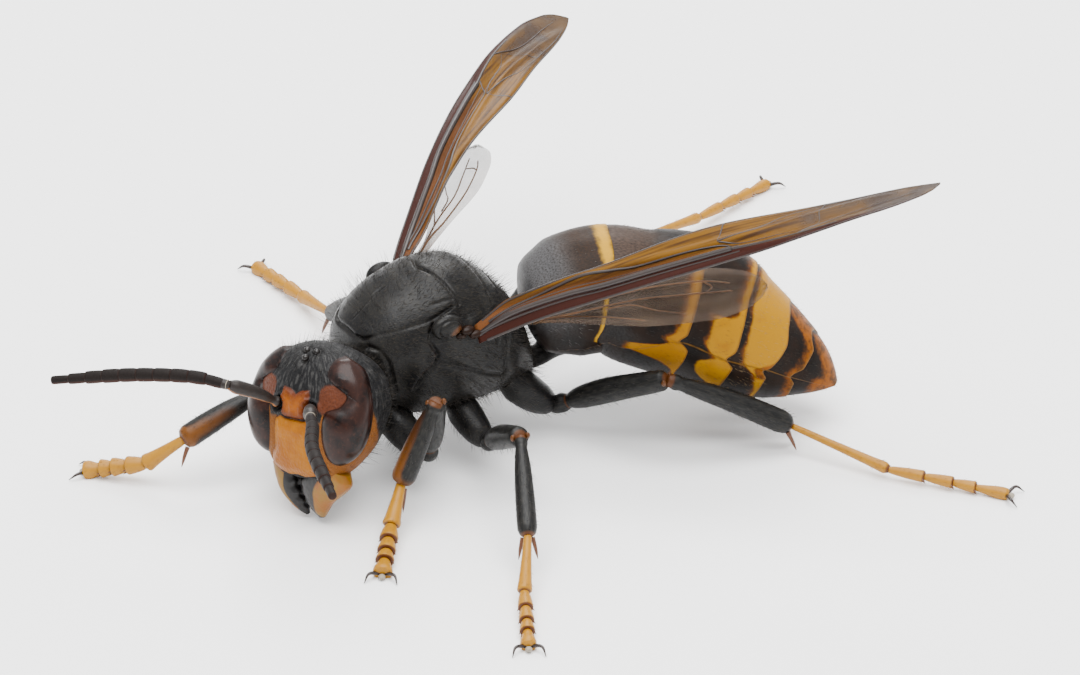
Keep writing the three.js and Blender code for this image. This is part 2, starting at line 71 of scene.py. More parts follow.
def table(pairs, at):
    # smooth value at a place in a row of (place, value) pairs, with no overshoot
    x = np.array([pair[0] for pair in pairs], float)
    y = np.array([pair[1] for pair in pairs], float)
    gaps = np.diff(x)
    rises = np.diff(y) / gaps
    slopes = np.zeros(len(x))
    both = rises[:-1] + rises[1:]
    product = rises[:-1] * rises[1:]
    slopes[1:-1] = np.where(product > 0, 2 * product / np.where(both == 0, 1, both), 0)
    slopes[0] = rises[0]
    slopes[-1] = rises[-1]
    at = np.clip(at, x[0], x[-1])
    i = np.clip(np.searchsorted(x, at, side="right") - 1, 0, len(gaps) - 1)
    u = (at - x[i]) / gaps[i]
    return ((2 * u**3 - 3 * u**2 + 1) * y[i] + (u**3 - 2 * u**2 + u) * gaps[i] * slopes[i]
            + (3 * u**2 - 2 * u**3) * y[i + 1] + (u**3 - u**2) * gaps[i] * slopes[i + 1])


def spline(points, fine=40):
    # the smooth curve through points, as a function of the share of its length
    p = np.array(points, float)
    p = np.vstack([2 * p[0] - p[1], p, 2 * p[-1] - p[-2]])
    pieces = []
    for i in range(1, len(p) - 2):
        a, b, c, d = p[i - 1], p[i], p[i + 1], p[i + 2]
        ab, bc, cd = [np.linalg.norm(q - r) ** 0.5 for q, r in ((b, a), (c, b), (d, c))]
        start = ((b - a) / ab - (c - a) / (ab + bc) + (c - b) / bc) * bc
        end = ((c - b) / bc - (d - b) / (bc + cd) + (d - c) / cd) * bc
        u = np.linspace(0, 1, fine, endpoint=False)[:, None]
        bend = (3 * c - 3 * b - 2 * start - end) * u**2
        twist = (2 * b - 2 * c + start + end) * u**3
        pieces.append(b + start * u + bend + twist)
    pieces.append(p[-2][None])
    curve = np.vstack(pieces)
    lengths = np.r_[0, np.cumsum(np.linalg.norm(np.diff(curve, axis=0), axis=1))]
    total = lengths[-1]

    def at(share):
        share = np.atleast_1d(share)
        return np.stack([np.interp(share * total, lengths, curve[:, k]) for k in range(3)], -1)
    at.total = total
    return at


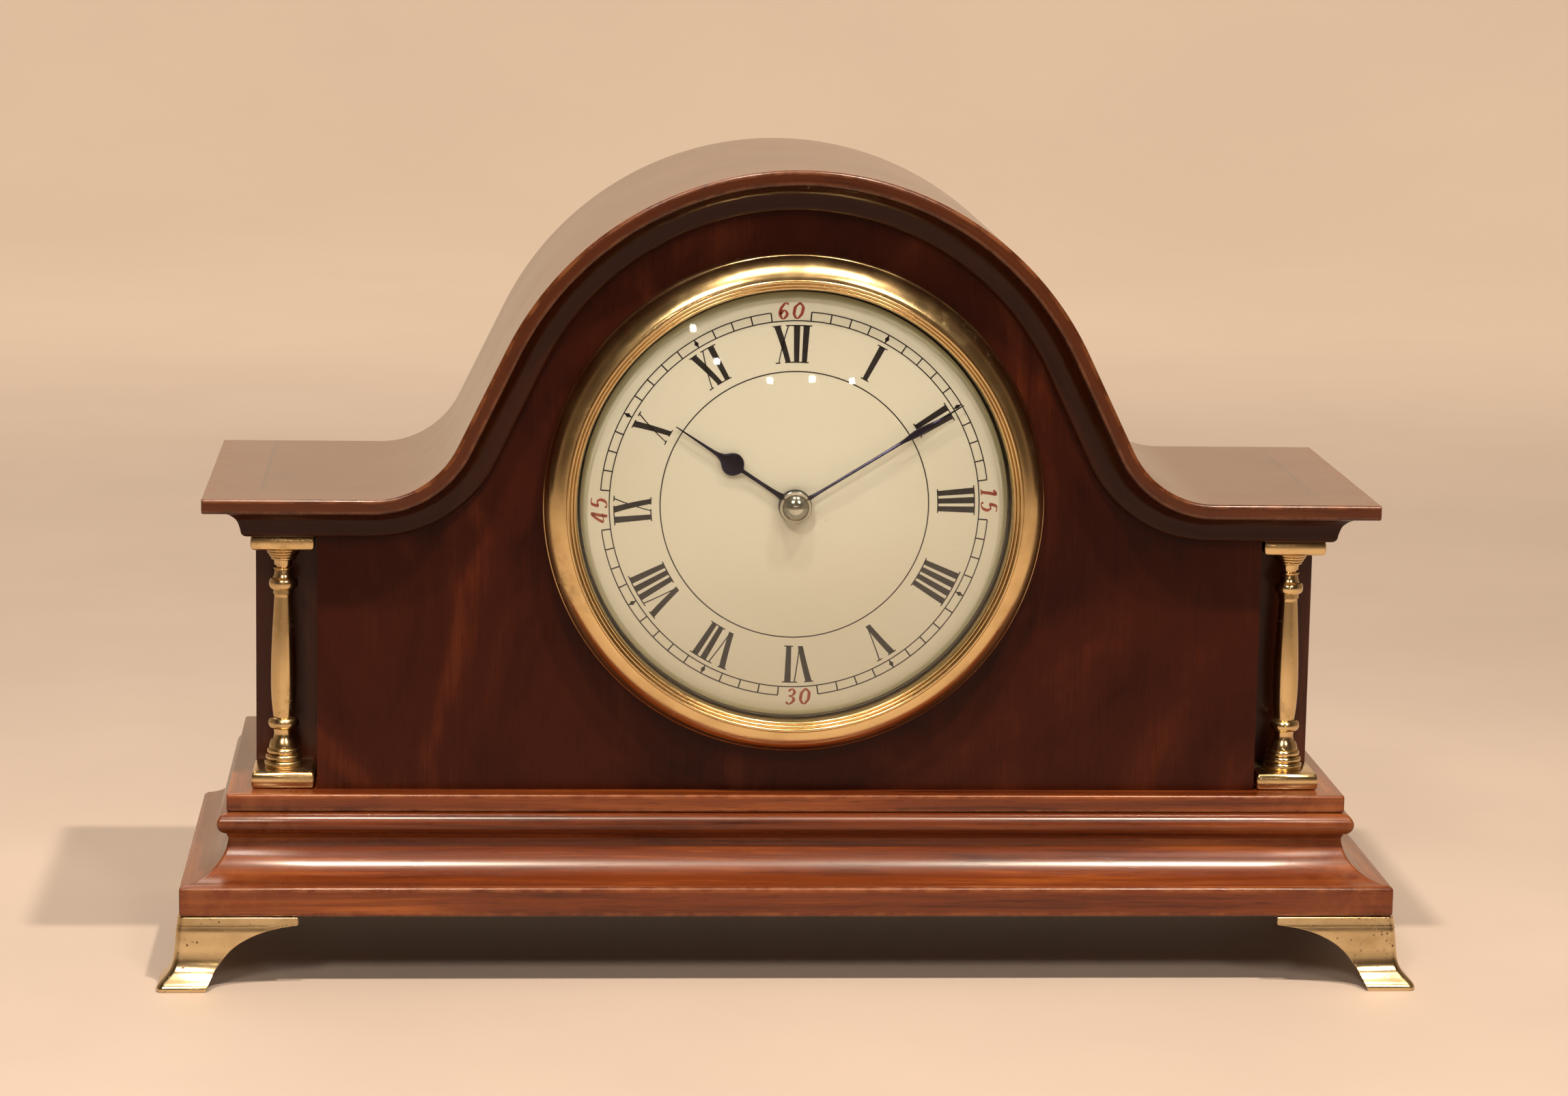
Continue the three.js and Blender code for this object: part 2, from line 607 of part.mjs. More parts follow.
// An arbor that runs in both plates, thicker between them.
function arbor([x, z], front, back, radius = ARBOR_RADIUS) {
  const shoulderFront = Math.max(front, TRAIN + SIDE_SHAKE);
  const shoulderBack = Math.min(back, BACK_PLATE_FACE - SIDE_SHAKE);
  const profile = [
    [0, front], [PIVOT_RADIUS, front], [PIVOT_RADIUS, shoulderFront], [radius, shoulderFront],
    [radius, shoulderBack], [PIVOT_RADIUS, shoulderBack], [PIVOT_RADIUS, back], [0, back],
  ];
  return turned(profile, 12, x, z + DIAL_CENTRE);
}

const PHASE = {};
PHASE.centreWheel = 0;
PHASE.centrePinion = 0;
PHASE.second = meshPhase(SECOND_TEETH, SECOND_AT, CENTRE_PINION, PHASE.centrePinion, [0, 0]);
PHASE.secondPinion = 0;
PHASE.barrel = meshPhase(BARREL_TEETH, BARREL_AT, SECOND_PINION, PHASE.secondPinion, SECOND_AT);
PHASE.thirdPinion = meshPhase(THIRD_PINION, THIRD_AT, CENTRE_TEETH, PHASE.centreWheel, [0, 0]);
PHASE.third = 0;
PHASE.fourthPinion = meshPhase(FOURTH_PINION, FOURTH_AT, THIRD_TEETH, PHASE.third, THIRD_AT);
PHASE.fourth = 0;
PHASE.escapePinion = meshPhase(ESCAPE_PINION, ESCAPE_AT, FOURTH_TEETH, PHASE.fourth, FOURTH_AT);
PHASE.cannon = 0;
PHASE.minuteWheel = meshPhase(MINUTE_WHEEL_TEETH, MINUTE_WHEEL_AT, CANNON_TEETH, PHASE.cannon, [0, 0]);
PHASE.minutePinion = 0;
PHASE.hour = meshPhase(HOUR_TEETH, [0, 0], MINUTE_PINION, PHASE.minutePinion, MINUTE_WHEEL_AT);

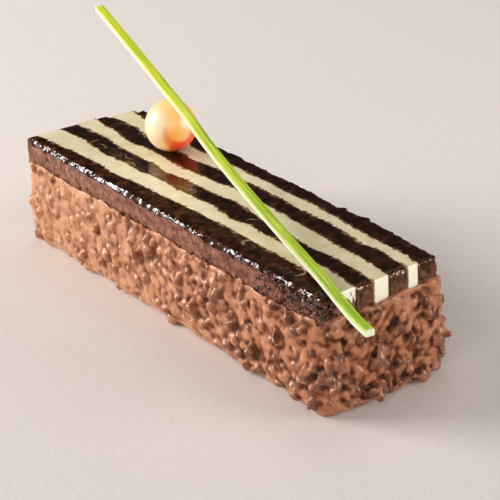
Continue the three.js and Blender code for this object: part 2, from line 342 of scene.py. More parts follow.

......

WHAT NEEDS TO BE DONE: Reproduce the lines of the entries above exactly, but only from the line containing "part.mjs. More parts follow." through the final line.

ANSWER BELOW:
Continue the three.js and Blender code for this object: part 2, from line 607 of part.mjs. More parts follow.
// An arbor that runs in both plates, thicker between them.
function arbor([x, z], front, back, radius = ARBOR_RADIUS) {
  const shoulderFront = Math.max(front, TRAIN + SIDE_SHAKE);
  const shoulderBack = Math.min(back, BACK_PLATE_FACE - SIDE_SHAKE);
  const profile = [
    [0, front], [PIVOT_RADIUS, front], [PIVOT_RADIUS, shoulderFront], [radius, shoulderFront],
    [radius, shoulderBack], [PIVOT_RADIUS, shoulderBack], [PIVOT_RADIUS, back], [0, back],
  ];
  return turned(profile, 12, x, z + DIAL_CENTRE);
}

const PHASE = {};
PHASE.centreWheel = 0;
PHASE.centrePinion = 0;
PHASE.second = meshPhase(SECOND_TEETH, SECOND_AT, CENTRE_PINION, PHASE.centrePinion, [0, 0]);
PHASE.secondPinion = 0;
PHASE.barrel = meshPhase(BARREL_TEETH, BARREL_AT, SECOND_PINION, PHASE.secondPinion, SECOND_AT);
PHASE.thirdPinion = meshPhase(THIRD_PINION, THIRD_AT, CENTRE_TEETH, PHASE.centreWheel, [0, 0]);
PHASE.third = 0;
PHASE.fourthPinion = meshPhase(FOURTH_PINION, FOURTH_AT, THIRD_TEETH, PHASE.third, THIRD_AT);
PHASE.fourth = 0;
PHASE.escapePinion = meshPhase(ESCAPE_PINION, ESCAPE_AT, FOURTH_TEETH, PHASE.fourth, FOURTH_AT);
PHASE.cannon = 0;
PHASE.minuteWheel = meshPhase(MINUTE_WHEEL_TEETH, MINUTE_WHEEL_AT, CANNON_TEETH, PHASE.cannon, [0, 0]);
PHASE.minutePinion = 0;
PHASE.hour = meshPhase(HOUR_TEETH, [0, 0], MINUTE_PINION, PHASE.minutePinion, MINUTE_WHEEL_AT);

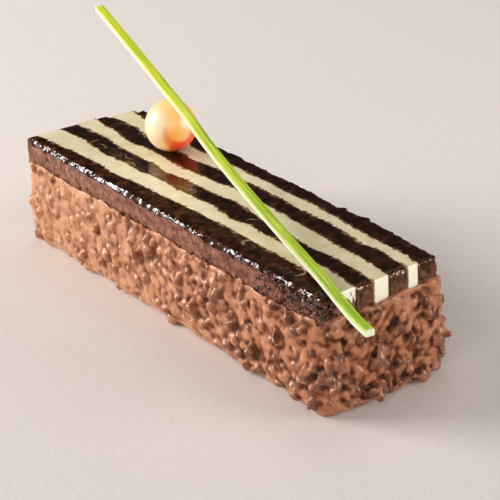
Continue the three.js and Blender code for this object: part 2, from line 342 of scene.py. More parts follow.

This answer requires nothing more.